Thiaw called for shifting the UN’s approach from reacting to crises to anticipating them, calculating risk and acting accordingly before the situation becomes untenable. This, he says, will require effective early warning systems, sufficient funds, and the political will to get the job done – no small ask from an organization with 196 member states. Regardless of how humanity deals with the problem, the world is facing “an upward trajectory in the duration of droughts and the severity of impacts,” he writes, “not only affecting human societies but also the ecological systems upon which the survival of all life depends, including that of our own species.”

Other solutions proposed in the report include the usual UN goals like reducing meat consumption and land use, increasing surveillance of both nature and human activity to create “early warning systems,” deploying artificial intelligence to evaluate and manage problems, declaring large areas of land off-limits to human use, using narratives to elicit desired social behaviors, and building supranational control systems as an end-run around uncooperative local politics, much the same as the UN has sought with regard to climate change.

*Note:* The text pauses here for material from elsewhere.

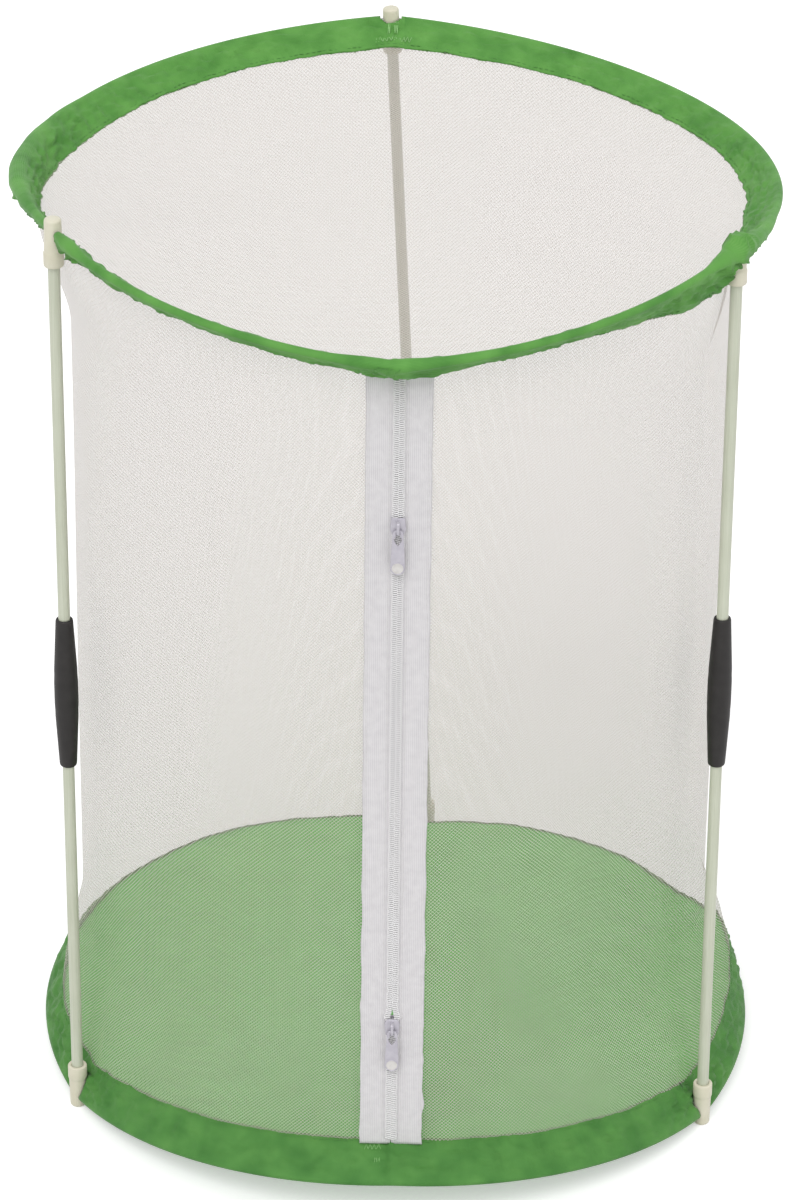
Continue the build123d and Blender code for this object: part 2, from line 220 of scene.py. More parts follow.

Merely telling stories about droughts can have an effect, one 2017 case study found – inserting 100 drought stories into the news cycle over two months led to a reduction of between 11 and 18% in household water use in California. Ultimately, the organization hopes to restore one billion hectares of “degraded” land by 2030 and preemptively tackle “escalating droughts, sand and dust storms, wildfires and other disaster risks,” in many cases by removing humans from the equation – i.e “future-proofing land use against the impacts of climate change.”